从上述角度看,我赞同“文化相对主义”。当然,并不是绝对的“文化相对主义”。后者可能导致顽固性保守,封闭起来,拒绝发展和革新。
《外滩》:在去年“读经问题大辩论”中,各方争论的焦点是,读经是否能为中国社会和文化建设提供有益的资源。其中,蒋庆认为让少儿诵读儒家经典,可以挽救中国目前“礼崩乐坏,学绝道丧”的严重道德危机。您是怎么看这个问题的?
庞朴:无论是从技术可行性层面,还是从价值信仰层面,儿童适当读些经典(当然,这个经典并不一定非要是儒家的 ),都是应该的。不但儿童需要读,中学生、大学生,乃至社会上的人,都可以适当读些,都应该读些。
“读经”并不等于“唯经”,它确实可以陶冶人的情操和提升人的道德水准,可以作为解决道德失范、社会失序的一个方法。
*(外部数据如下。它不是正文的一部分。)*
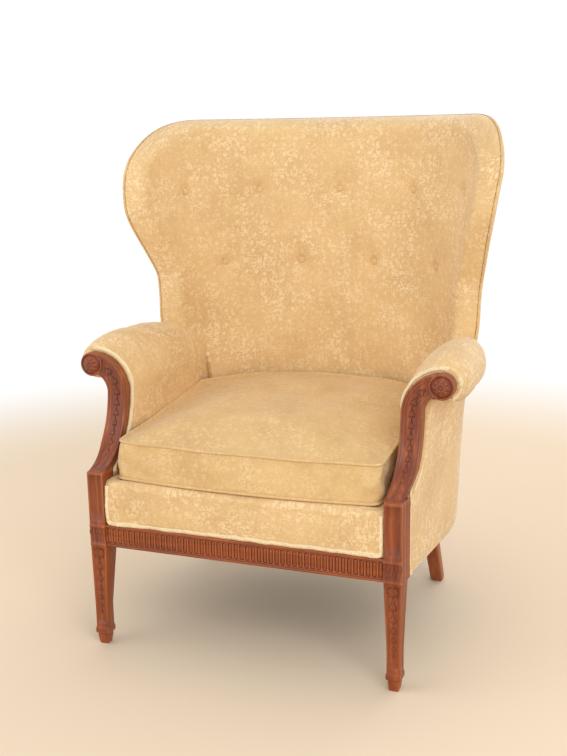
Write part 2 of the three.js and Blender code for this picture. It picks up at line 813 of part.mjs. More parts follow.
// Webbing, springs, hessian and dust cloth
{
  const [low, high] = [webbingBottom, webbingBottom + webbing.thick];
  const strips = [];
  const half = webbing.width / 2;
  for (const i of [-1, 0, 1]) {
    const y = spring.firstY + spring.pitchY * (i + 1);
    const [reachX] = layerPoint(shareAtDepth(y + half, railSeat), railSeat, webbing.overlap);
    strips.push(box(-reachX, reachX, y - half, y + half, low, high - webbing.sink));
    const x = spring.pitchX * i;
    const rearY = layerPoint(i * webbing.endShare, railSeat, webbing.overlap)[1];
    strips.push(box(x - half, x + half, rail.setBack + rail.rebateFrom + gap, rearY, low + webbing.sink, high));
  }
  add("seat_webbing", joined(strips), jute);
}
const springFoot = webbingBottom + webbing.thick + gap;
const hessianTop = deck.top - deck.thick - gap;
const hessianBottom = hessianTop - hessian;
function springPoints(x, y) {
  const { turns, stepsPerTurn, wire, endRadius, waistRadius } = spring;
  const [z0, z1] = [springFoot + wire, hessianBottom - gap - wire];
  const rise = z1 - z0;
  return span(turns * stepsPerTurn).map((t) => {
    const radius = lerp(waistRadius, endRadius, (2 * t - 1) ** 2);
    const a = 2 * Math.PI * turns * t;
    const level = t + (Math.sin(2 * Math.PI * t) / (2 * Math.PI)) * -0.45;
    return new THREE.Vector3(x + radius * Math.cos(a), y + radius * Math.sin(a), z0 + rise * level);
  });
}
function leastGap(points) {
  let least = Infinity;
  points.forEach((p, i) => {
    for (const other of points.slice(i + spring.stepsPerTurn / 2)) least = Math.min(least, p.distanceTo(other));
  });
  return least - 2 * spring.wire;
}
{
  let number = 0;
  for (const row of [0, 1, 2])
    for (const column of [-1, 0, 1]) {
      number += 1;
      const points = springPoints(column * spring.pitchX, spring.firstY + row * spring.pitchY);
      if (number === 1) console.log("least gap between spring turns", leastGap(points).toFixed(2), "mm");
      add(`seat_spring_${number}`, tube(points, spring.wire, spring.sides, false), springSteel);
    }
}
// Plan outline at a height, a depth inside the surface, from the front at y on both sides
function planOutline(z, depth, y, steps) {
  const side = span(steps).map((t) => layerPoint(lerp(0, shareAtDepth(y, z), t), z, depth).slice(0, 2));
  return [...side.slice(1).reverse().map(([a, b]) => [-a, b]), ...side].reverse();
}
{
  const back = layer.padStart;
  const inside = planOutline(hessianTop, back, post.depth + gap, 16);
  const front = deck.frontY + deck.borderThick + gap;
  const corners = [[-postInner + gap, post.depth], [-postInner + gap, front], [postInner - gap, front], [postInner - gap, post.depth]];
  add("spring_hessian", raised([...inside, ...corners], hessianBottom, hessianTop), jute);
}
{
  const low = rail.setBack + rail.rebateFrom + gap;
  const inside = planOutline(railBottom, layer.frameStart, post.depth + gap, 16);
  const corners = [
    [-postInner + gap, post.depth + gap],
    [-postInner + gap, low],
    [postInner - gap, low],
    [postInner - gap, post.depth + gap],
  ];
  const sheet = raised([...inside, ...corners], railBottom, railBottom + dustCloth);
  const holes = [-1, 1].map((side) => {
    const x = side * backLeg.kneeX;
    const [w, d] = [backLeg.kneeWidth / 2 + 1, backLeg.kneeDepth / 2 + 1];
    return box(x - w, x + w, backLeg.kneeY - d, backLeg.kneeY + d, 0, railTop);
  });
  add("dust_cloth", cut(sheet, holes), cottonCloth);
}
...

但我现在也常思考这样一个问题,即“读经”在世俗化和人追求利益最大化的当代,是否能够深入持久地坚持下去?我的看法是,除了“读经”之外,还应考虑其他的途径,比如制度建设、礼仪教育,等等。
《外滩》:您曾自谓“反对政治上的保守主义,但支持文化上的保守主义”。这是否意味着您对传统文化的亲近和肯定,主要是限于文化层面的而非政治层面?如果是这样,那么文化又如何影响政治呢?文化如何保持自己相对的独立性?
庞朴:政治的实质是利益博弈,而文化则是信仰传承。政治可以根据利益的变动进行调整,甚至是大规模的变动。但文化是延续的,是有机的,不宜大幅度、快速度变化,更不能抛弃割裂。从这个意义上,我说我反对政治上的保守主义,而支持文化上的保守主义。
就我个人的看法,目前官方提出的“和谐社会”、“民本主义”、“和平崛起”,以及反对单边主义、反对国际强权霸权的主张,这些既是中国传统和儒学的主要的主张,也是当前形势的必要,文化和政治在这里找到了结合点。
《外滩》:被称为大陆新生代新儒家代表人物和中国文化保守主义领军人物的《原道》主编陈明认为,从2004年开始,中国文化保守主义开始“从边缘渐入中心”。您是否同意这个看法?中国文化保守主义在2004年陡然崛起的原因是什么?其前景如何?
庞朴:陈明是年轻人,他做得确实不错。但我没有他乐观,充其量,中国保守主义是开始引起了人们的关注而已。或者说,是从“边缘的边缘”、或者“崩溃的边缘”开始进入到了“中心的边缘”。
中国文化保守主义,或者称之为中国的传统和儒学,在现代化的刺激下和全球化冲击中,为我们中国人挺立民族主体性和文化主体性,提供了必须的、可行的维度和思想文化空间。人们对传统和儒学的重视,表明了中国思想界的自觉和成熟。
至于前景,不容乐观。我们批判打倒传统和儒学,用了50年的时间。重新建设它,则恐怕需要更长的的时间。